Techno-Authoritarianism: The Radical Right Movement, and the Normalization of Repressive AI-Based Surveillance Systems in Brazil, Israel, and Hungary
Techno-Authoritarianism: The Radical Right Movement, and the Normalization of Repressive AI-Based Surveillance Systems in Brazil, Israel, and Hungary
Thursday, 10 July 2025: 11:00
Location: FSE025 (Faculty of Education Sciences (FSE))
Oral Presentation
Over the past years, a series of reports produced by civil associations have highlighted the growing use of highly intrusive AI-based surveillance and monitoring systems by governments worldwide. Disguised as “smart” methods for crime control, these systems have spread to Western democracies under the rule of radical right-wing governments. The deployment of these systems, aligned with a series of institutional and democratic disruptions, establishes forms of repression against opponents, protesters, and minorities (black communities, LGBTQIA+ people, and immigrants). Thus, this study begins with the following question: How does the use and deployment of AI-based surveillance technologies by radical right-wing governments seem to enable and normalize an expansion of coercive measures and authoritarian structures?
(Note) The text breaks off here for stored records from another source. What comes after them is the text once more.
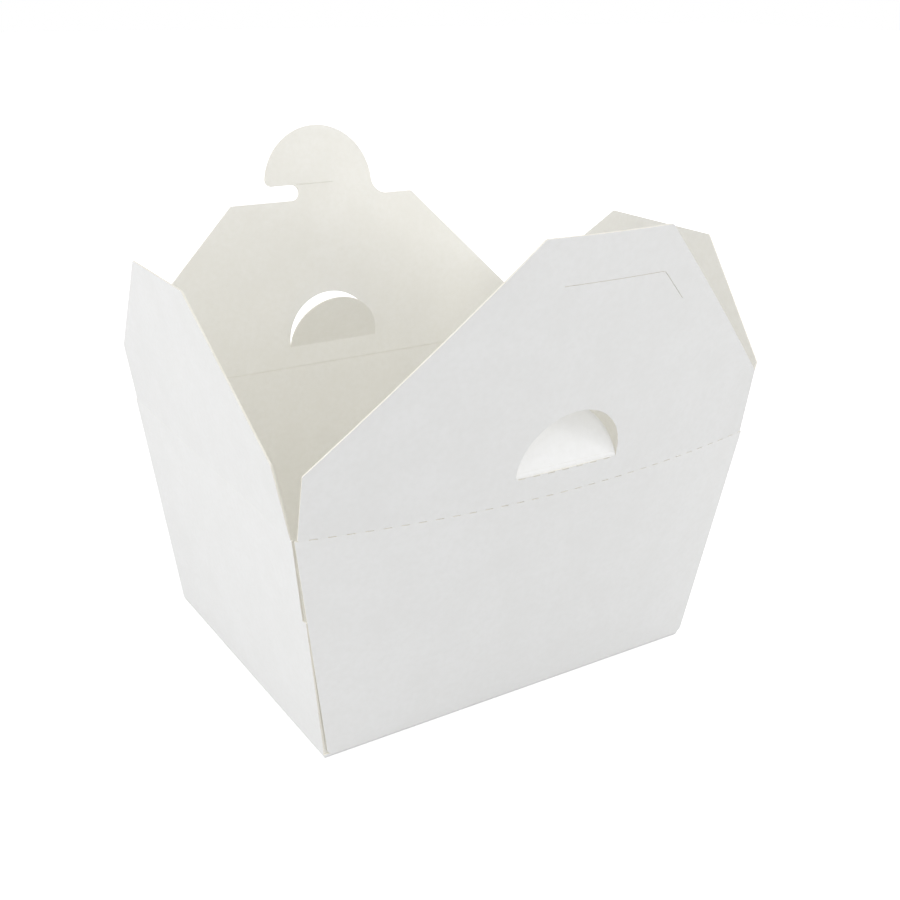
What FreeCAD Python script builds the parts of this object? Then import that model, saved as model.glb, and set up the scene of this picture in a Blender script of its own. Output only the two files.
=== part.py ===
import FreeCAD, Part
import math
import os
import Sketcher

# Takeout food box in white board, open: one die-cut and folded sheet.
# The frame has its origin at the middle of the base's underside, +X along the front
# wall to the right, +Y from the front wall to the back wall and +Z up. Millimetres.
# Each flap is drawn flat in its own frame: X along the fold, Y up the flap from the
# fold line, Z out of the box. The fold line is the flap's hinge axis.

DIMENSIONS = [
    # the sheet
    ("board_thick", 0.45),
    ("bend_radius", 0.9),       # outside radius where the board is bent
    ("tip_round", 0.8),         # radius of the flaps' cut corners
    # the tapered box, over its outer faces
    ("bottom_wide", 112.0),
    ("bottom_deep", 92.5),
    ("top_wide", 129.0),
    ("top_deep", 107.6),
    ("fold_height", 63.5),      # fold line of the front flap above the base
    ("fold_step", 0.6),         # the side folds lie this much lower, the back fold higher
    ("fold_gap", 0.12),         # running clearance between a wall's rim and its flap
    ("open_angle", 120.0),      # how far a flap folds out, from upright
    # the webs that close the lower part of the corners, and the slits above them
    ("web_reach", 41.0),        # measured up the corner
    ("corner_slit", 0.8),
    # all flaps
    ("cut_angle", 45.0),        # slant of the cut corners
    ("end_setback", 0.7),       # front and back flaps stop this short of the corners
    ("side_setback", 2.1),      # side flaps stop this short of the corners
    ("front_reach", 65.1),      # from the fold line to the free edge
    ("back_reach", 49.5),
    ("side_reach", 47.3),
    ("front_shoulder", 17.8),   # straight side edge, from the fold line to the slant
    ("back_shoulder", 15.9),
    ("side_shoulder", 15.6),
    # how far each flap leans out of the box, from upright
    ("front_lean_angle", 12.7),
    ("back_lean_angle", 7.5),
    ("left_lean_angle", 9.5),
    ("right_lean_angle", 17.8),
    # the swell of the front's flap and wall; the fold between them stays straight, because
    # the flap turns about it
    ("flap_swell", 6.1),
    ("flap_flat", 1.5),         # the flap is flat up to this far from the fold,
    ("flap_full", 13.0),        # and stands out by its whole swell from here on
    ("wall_swell", 4.7),
    ("swell_low", 3.0),         # the wall is flat below this height,
    ("swell_middle", 50.0),     # stands out most at this one
    ("swell_high", 61.5),       # and is flat again from here
    ("swell_margin", 1.6),      # and within this of the corners
    ("swell_sink", 0.05),       # the swell springs from this far under the wall's face
    # the half-moon tabs
    ("moon_wide", 28.6),
    ("moon_base", 6.9),         # crease of the tab above the flap's fold line
    ("moon_rise", 0.8),         # straight side below the half circle
    ("knife_gap", 0.1),
    ("front_moon_angle", 32.0),
    ("back_moon_angle", 23.5),
    # the slit that takes the hook
    ("slit_wide", 0.4),
    ("slit_inset", 11.0),       # from the front flap's free edge
    ("slit_start", 10.1),       # from the middle to the slit's left end
    ("slit_turn", 17.2),        # from the middle to its bend
    ("slit_arm", 11.0),
    # the hook on the back flap
    ("hook_radius", 16.8),
    ("hook_rise", 4.5),         # centre of the crown above the flap's free edge
    ("hook_shift", 1.2),        # the crown and the half-moon below it are off centre
    ("notch_wide", 4.3),
    ("notch_end", 8.2),         # from the middle to the notch's round end
    ("hook_tip_round", 2.0),
    ("hook_neck_round", 5.0),
]

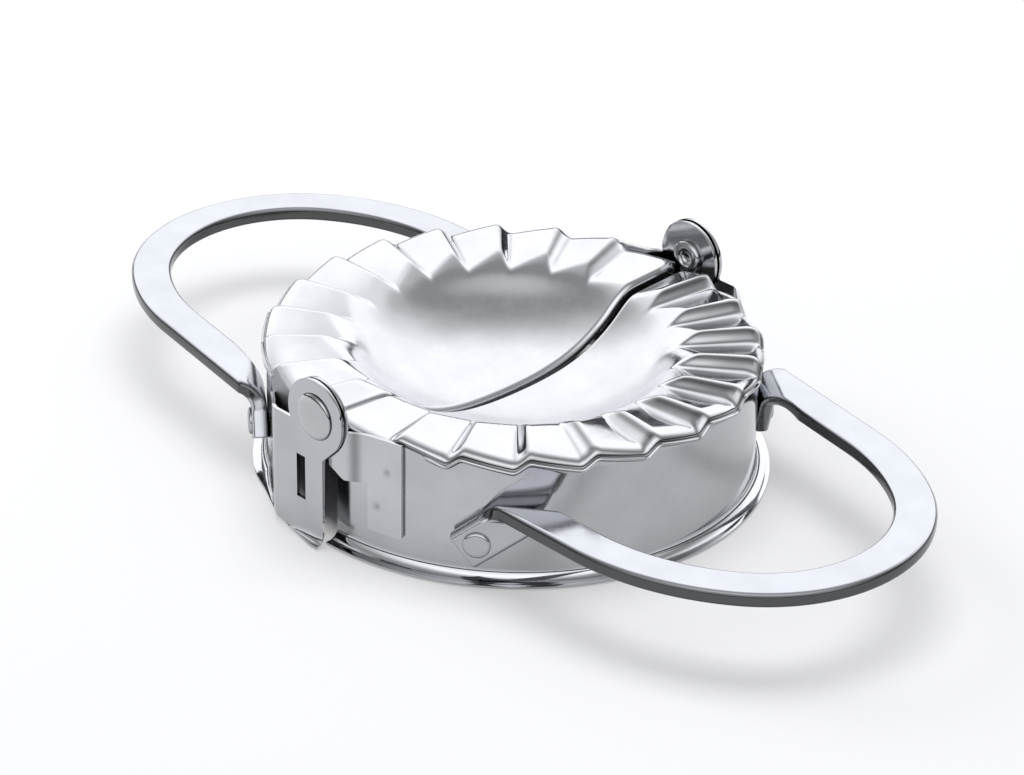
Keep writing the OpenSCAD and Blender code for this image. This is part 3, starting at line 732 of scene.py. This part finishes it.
# Foot rivets. Flat steel rivets hold the feet of the handles on the skirts, with a low
# head outside on the foot and another inside the skirt.
# Painted shade: the second and third colours darken upright faces and faces that look down.
foot_steel = metal("foot_rivet_steel", (0.62, 0.63, 0.66), (0.42, 0.43, 0.45),
                   (0.15, 0.15, 0.16), 0.2, 0.04, 0.00003, (1, 1, 1))
outside = [(0, 0.6), (1.2, 0.59), (1.75, 0.54), (2.05, 0.42), (2.18, 0.24), (2.2, 0.05),
           (2.2, 0.0), (1.2, 0.0)]
inside = [(1.2, -3.23), (2.0, -3.23), (1.98, -3.5), (1.8, -3.7), (1.4, -3.8), (0, -3.83)]
for name, side, foot_deg in (("right_handle_front_rivet", "right", -strap_foot_deg),
                             ("right_handle_back_rivet", "right", tab_foot_deg),
                             ("left_handle_back_rivet", "left", -strap_foot_deg),
                             ("left_handle_front_rivet", "left", tab_foot_deg)):
    bm = turned(list(reversed(inside)) + list(reversed(outside)), 40)
    rotate(bm, 90, "Y")
    bmesh.ops.translate(bm, verts=bm.verts, vec=(face_in + bar_t, 0, rivet_z))
    rotate(bm, foot_deg, "Z")
    bmesh.ops.translate(bm, verts=bm.verts, vec=(half_shift, 0, 0))
    if side == "left":
        rotate(bm, 180, "Z")
    rivet = finish_mesh(bm, name + "_turned")
    rivet.data.materials.append(foot_steel)
    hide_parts(name)
    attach(rivet, side + "_half")

# Stage: a pale plain floor that keeps the shadow of the press. Round the press it glows a
# little, to the camera and in the metal only, so that it looks white there.
def seen_rays(tree):
    """1 for what the camera sees straight, mirrored or through glass, 0 for other light."""
    path = tree.nodes.new("ShaderNodeLightPath")
    seen = calc(tree, "MAXIMUM", path.outputs["Is Camera Ray"],
                path.outputs["Is Glossy Ray"])
    return calc(tree, "MAXIMUM", seen, path.outputs["Is Transmission Ray"])


bm = bmesh.new()
bmesh.ops.create_grid(bm, x_segments=1, y_segments=1, size=3)
floor = as_object(bm, "floor")
floor_mat = bpy.data.materials.new("pale_floor")
floor_mat.use_nodes = True
tree = floor_mat.node_tree
nodes, links = tree.nodes, tree.links
nodes.clear()
paint = nodes.new("ShaderNodeBsdfDiffuse")
paint.inputs["Color"].default_value = (0.86, 0.86, 0.87, 1)
glow = nodes.new("ShaderNodeEmission")
glow.inputs["Color"].default_value = (1, 1, 1, 1)
glow.inputs["Strength"].default_value = 1.0
spot = nodes.new("ShaderNodeTexCoord")
from_press = vector_node(tree, "LENGTH", spot.outputs["Object"])
open_floor = map_range(tree, from_press.outputs["Value"], (0.035, 0.039), (0, 0.4))
blend = nodes.new("ShaderNodeMixShader")
links.new(calc(tree, "MULTIPLY", seen_rays(tree), open_floor), blend.inputs["Fac"])
links.new(paint.outputs[0], blend.inputs[1])
links.new(glow.outputs[0], blend.inputs[2])
out = nodes.new("ShaderNodeOutputMaterial")
links.new(blend.outputs[0], out.inputs["Surface"])
floor.data.materials.append(floor_mat)

# A dark curtain stands round the stage, low on the horizon, as in a studio: it is what
# polished metal needs to show its form. The camera doesn't see it.
bm = bmesh.new()
post = [bm.verts.new((1.1, 0, z)) for z in (0.0, 0.1, 0.19)]
edges = [bm.edges.new(pair) for pair in zip(post, post[1:])]
bmesh.ops.spin(bm, geom=post + edges, cent=(0, 0, 0), axis=(0, 0, 1), angle=2 * math.pi,
               steps=64, use_merge=True)
curtain = as_object(bm, "curtain")
curtain.visible_camera = False
cloth = bpy.data.materials.new("dark_cloth")
cloth.use_nodes = True
weave = cloth.node_tree.nodes["Principled BSDF"]
weave.inputs["Base Color"].default_value = (0.05, 0.05, 0.055, 1)
weave.inputs["Roughness"].default_value = 1.0
curtain.data.materials.append(cloth)

# Studio light: the camera sees a white backdrop. The metal mirrors a room that is white
# before and behind the camera and grey overhead and to the sides. Rough surfaces get even
# pale light, and two soft lamps make the shadow.
world = bpy.data.worlds.new("studio")
bpy.context.scene.world = world
world.use_nodes = True
tree = world.node_tree
nodes, links = tree.nodes, tree.links
nodes.clear()
room = nodes.new("ShaderNodeBackground")
room.inputs["Color"].default_value = (0.9, 0.92, 1.0, 1)
room.inputs["Strength"].default_value = 0.55
direction = nodes.new("ShaderNodeTexCoord")
in_sight = vector_node(tree, "DOT_PRODUCT", direction.outputs["Generated"])
in_sight.inputs[1].default_value = (-0.72, 0.69, 0)
mirrored = tone_ramp(tree, calc(tree, "ABSOLUTE", in_sight.outputs["Value"]), [
    (at, (tone * 0.97, tone * 0.98, tone))
    for at, tone in ((0.08, 0.26), (0.3, 0.48), (0.46, 0.8), (0.64, 1.12))])
path = nodes.new("ShaderNodeLightPath")
backdrop = nodes.new("ShaderNodeMix")
backdrop.data_type = "RGBA"
backdrop.inputs["B"].default_value = (0.97, 0.975, 1.0, 1)
links.new(path.outputs["Is Camera Ray"], backdrop.inputs["Factor"])
links.new(mirrored, backdrop.inputs["A"])
white = nodes.new("ShaderNodeBackground")
white.inputs["Strength"].default_value = 1.0
links.new(backdrop.outputs["Result"], white.inputs["Color"])
blend = nodes.new("ShaderNodeMixShader")
links.new(seen_rays(tree), blend.inputs["Fac"])
links.new(room.outputs[0], blend.inputs[1])
links.new(white.outputs[0], blend.inputs[2])
out = nodes.new("ShaderNodeOutputWorld")
links.new(blend.outputs[0], out.inputs["Surface"])


def soft_lamp(name, spot, size, power):
    lamp = bpy.data.lights.new(name, "AREA")
    lamp.shape = "RECTANGLE"
    lamp.size = size[0]
    lamp.size_y = size[1]
    lamp.energy = power
    obj = bpy.data.objects.new(name, lamp)
    obj.location = spot
    towards = Vector((0, 0, 0.01)) - Vector(spot)
    obj.rotation_euler = towards.to_track_quat("-Z", "Y").to_euler()
    obj.visible_glossy = False
    bpy.context.scene.collection.objects.link(obj)


soft_lamp("overhead", (-0.1, 0.15, 0.9), (0.7, 0.5), 5.0)
soft_lamp("left_window", (-0.8, -0.2, 0.5), (0.5, 0.5), 3.0)

# Camera at the photograph's viewing angle: from the front right, looking down.
turn = math.radians(46.14)
height = math.radians(28.60)
roll = math.radians(0.90)
aim = Vector((0, 0, 0.0124))
back = Vector((math.sin(turn) * math.cos(height), -math.cos(turn) * math.cos(height),
               math.sin(height)))
level = Vector((0, 0, 1)).cross(back).normalized()
up = back.cross(level)
across = math.cos(roll) * level + math.sin(roll) * up
up = -math.sin(roll) * level + math.cos(roll) * up
camera = bpy.data.cameras.new("camera")
camera.sensor_width = 36
camera.lens = 3741.2 * 36 / 1024
camera.clip_start = 0.01
view = bpy.data.objects.new("camera", camera)
view.matrix_world = Matrix(((across.x, up.x, back.x, 0), (across.y, up.y, back.y, 0),
                            (across.z, up.z, back.z, 0), (0, 0, 0, 1)))
view.location = aim + back * 0.6
bpy.context.scene.collection.objects.link(view)
bpy.context.scene.camera = view
bpy.context.scene.view_settings.view_transform = "Standard"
It aims to discuss the emerging concept of techno-authoritarianism by highlighting the growing application of AI-based systems to underpin surveillance practices, and state hacking in illiberal democracies, under the rule of radical right-wing governments. The perspective of techno-authoritarianism provides a broader framework for understanding the role of radical right-wing governments in the normalization of these systems. It reacts to the perspective of digital repression, which is limited to understanding the repressive expressions of non-Western authoritarian governments in exclusively digital environments. Firstly, from the perspective of the Social Construction of Technology (SCOT), it explores the relationship between the rise of the global far right, political tensions, and the proliferation of invasive policing technologies. Secondly, it emphasizes the specificities of techno-authoritarianism, its alignment with the business model of big tech companies, and its silent agency. Finally, it examines techno-authoritarian practices that have taken place in Brazil, Israel, and Hungary in recent years. In doing so, it explores how the availability of tools such as Excel, First Mile, OSINT-Harpia, predictive policing, and facial recognition systems flourish in authoritarian contexts while creating conditions for new political dilemmas and repressive practices.